PLYMOUTH, MI – It’s safe to assume Eli Boucher Landa and his parents Ken and Susanne (pictured above) traveled the greatest distance to make it to a 2017 Drive, Chip and Putt Championship local qualifier.
It is 2,818 driving miles from their home in Yellowknife in the Northwest Territories of Canada to the Fox Hills Golf & Learning Center in Plymouth, Mich.
“We took two plane rides, and two long car rides,” the talkative Eli said after competing in the Boys 7-9 age division.
Created for boys and girls ages 7-15, the Drive, Chip and Putt Championship is a joint initiative of the PGA of America, the USGA and the Masters Tournament. The top three boys and girls in each of four age divisions can advance through local, subregional and regional qualifying to earn a place in the National Finals at Augusta National Golf Club the Sunday before the Masters Tournament.

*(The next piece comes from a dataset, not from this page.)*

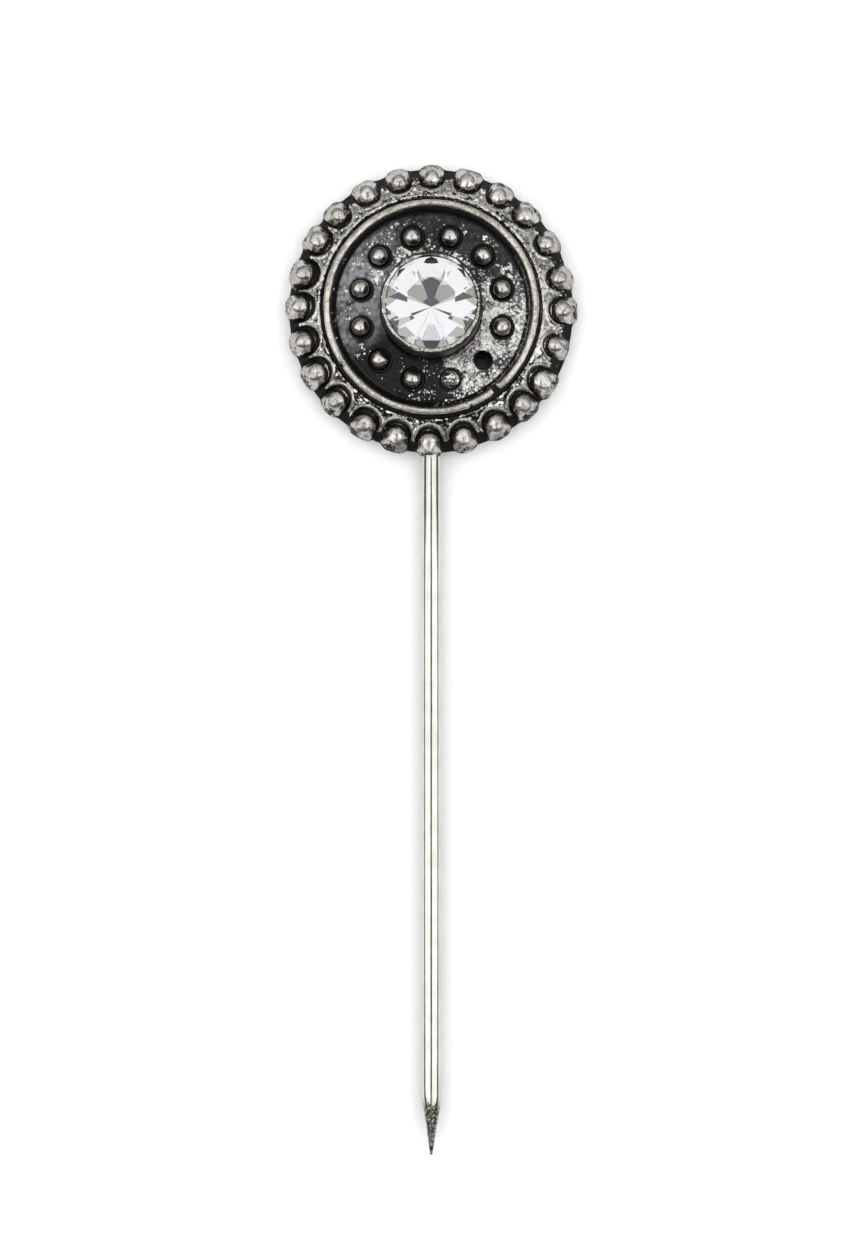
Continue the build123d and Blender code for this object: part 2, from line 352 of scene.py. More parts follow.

Though Eli did not finish among the top three in his age group in the Aug. 5 local qualifier to advance to the subregional competition, he did have a golf personal best.
“I absolutely crushed my first drive,” the 8-year-old exclaimed. “It went 178 yards and it is the best drive I ever hit. I caught the hill and got a super good kick that added some distance.”
Golf is not easy to find in Yellowknife, which is located 249 miles south of the Arctic Circle. Eli’s father Ken said there is one golf course constructed of sand and artificial turf tees and greens. Eli said to play he and his father carry mats.
“You pick up the ball, dig a hole, put the mat down, put the ball back on it and hit,” Eli explained.
Eli demonstrated passion for golf the first time at age 1 and a half. While watching the Ryder Cup Matches on television with his father, he grabbed a kitchen spatula and started swinging like the golfers.
“From there it was a novelty hockey stick, then Snoopy clubs and then real ones,” Ken said. “He loves it. We encourage it, and we tied in this trip with a family vacation in Ontario.”
It took just a 10-minute trip to Fox Hills for the Braun brothers, Tim and Greg, who are from nearby Northville and spend most of their summer days taking part in the many junior golf programs, clinics and events at the facility.
Kurt and Kristin Braun both like golf, but don’t play it well. Eight years ago they brought them to Fox Hills.
“As a lousy golfer I didn’t want to set them off wrong,” Kurt said.
Tim, who finished first in the Boys 14-15 with help from a chip-in, said he identifies himself as a golfer.
“I quit soccer and I golf as much as I can,” he said. “I love it.”
He played some varsity matches at Northville High School last year as a freshman, and is on to subregionals for the second time.
“It would be really cool to get to Augusta,” he said.
His brother Greg didn’t qualify, but at 12 he has a few more chances.
“I’ll try again,” he said. “I would be feeling better if one of my drives stayed in.”
Jordan Young, PGA professional and director of instruction at Fox Hills, said the Braun brothers are fun kids who love the game.
“They are around here all the time and they love to learn,” he said. “We are proud of them.”
Many sets of siblings were part of the 212 golfers registered at Fox Hills, and Anci Dy of Traverse City is trying to follow in the footsteps of her older sister Anika, who twice before has reached the National Finals.
Moving on from the local qualifier looked in peril after her three drives missed the grid and she scored zero points before moving on to chipping and putting.
“I pulled them just a little and couldn’t get one to stay in,” she said. “I was disappointed, but I knew still had six shots left and maybe it was possible.”
She made good on the six shots, winning first place in both the chip and putt competitions, and finished third in the girls 14-15 to advance.
“I concentrated on every chip because I have a tendency to chunk them,” she said. “I would love to do what Anika did and go to the Masters. I got to go with her and watch, but I want to compete there.”
Sibling rivalry has been the story of the summer for Anci. In the recent Michigan Women’s Amateur Championship at Saginaw Country Club she reached the quarterfinals to find the next match play opponent in her way was her older sister Anika. She lost 2 and 1.
“It was a good experience for me,” she said. “I try hard to live up to what my sister has done. We are close and I’m proud of her.”